Jack Posobiec, a proponent of the Pizzagate conspiracy theory who has a track record of making anti-Semitic remarks, posted a photo last year from a fundraiser held by Masters and Donald Trump at Mar-a-Lago. His support of Masters has carried into the general election, as Masters’s official press account on Twitter retweeted a Posobiec post on Sunday promoting the candidate’s rally with Ron DeSantis. (The Masters campaign did not immediately respond to a request for comment.)
Masters, for his part, has attempted to distance himself from one of the more unsavory far-right characters who latched on to his campaign during the contentious primary. Several days after Masters was endorsed by Andrew Torba, the CEO of the far-right social media site Gab, he stated that he was previously unaware of Torba, calling him a “nobody” whom “nobody cares about.” But Torba, who once declared that he’d prefer to see Masters in the White House over Trump, failed to appreciate Masters’s tactical retreat, insisting that the two had communicated in the past. “Blake Masters knows exactly who I am. We had a long conversation on Twitter Spaces live a few months ago. Mega cringe cucking here, but whatever, I still want him to win for the great people of Arizona and for the right to control the Senate,” he wrote in a since-deleted Gab post earlier this month. Torba’s claim was confirmed last week after Jewish Insider published a clip of the two conversing in a Twitter audio chat. In the recording, Masters can be heard telling Torba that he will “check out” Gab, adding, “I mean, I’ve never used [Gab]. I’m definitely not anti—I think I’m on Gettr.” (A Masters campaign adviser reiterated to Jewish Insider that Masters “doesn’t know Torba and rejects his support.”)

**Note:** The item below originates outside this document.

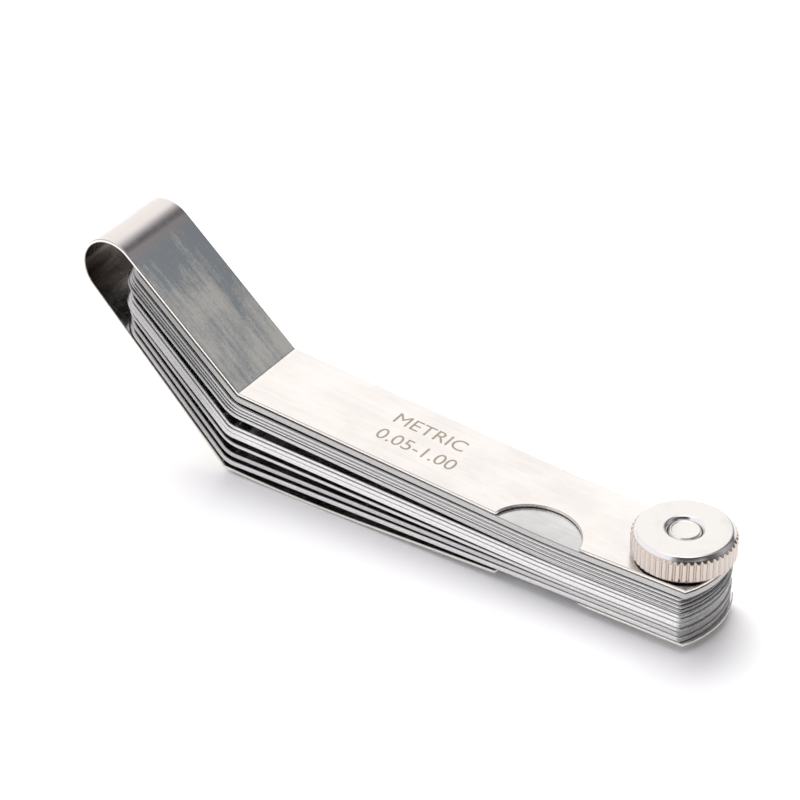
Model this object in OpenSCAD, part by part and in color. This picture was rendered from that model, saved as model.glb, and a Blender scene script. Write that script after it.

Among the most unorthodox Senate candidates running this cycle, Masters lacks the political experience, celebrity name ID, and personal wealth that are typically needed to run a successful Senate campaign. But he spent much of his adult life working for tech billionaire Peter Thiel, who has spent at least $15 million to boost a pro-Masters super PAC. Masters’s other allies include members of the so-called New Right, a loose movement made up of nationalists who despise big tech and free trade, including Tucker Carlson, blogger Curtis Yarvin, and J.D. Vance, another Thiel-backed Senate hopeful.
With the race’s general election ramping up, Masters has attempted to temper some of the more extreme positions he took in the primary. After pushing for the privatization of Social Security in June, he told The Arizona Republic this month that he does “not want to privatize Social Security,” adding, “I will never ever support cutting Social Security. If anything, we actually should probably increase payments because they don’t go as far these days with Mark Kelly and Joe Biden’s crazy inflation.” His appetite for a hardline national abortion ban has also diminished—a stance he took prior to Roe v. Wade being overturned almost two months ago. “The federal government should prohibit late-term abortion, third-trimester abortion, and partial-birth abortion,” he told The Arizona Republic. “Below that, states are going to make different decisions that are going to reflect the will of the people in those states, and I think that’s reasonable. I think that’s what most people, certainly in this state and nationwide, are looking for.”
Still, Masters has continued to market himself as an insurgent conservative who plans to use the state to topple America’s liberal social order. “If you’re not using any political power to shore up a good society that follows the rule of law, you’ll get rolled,” he stated recently.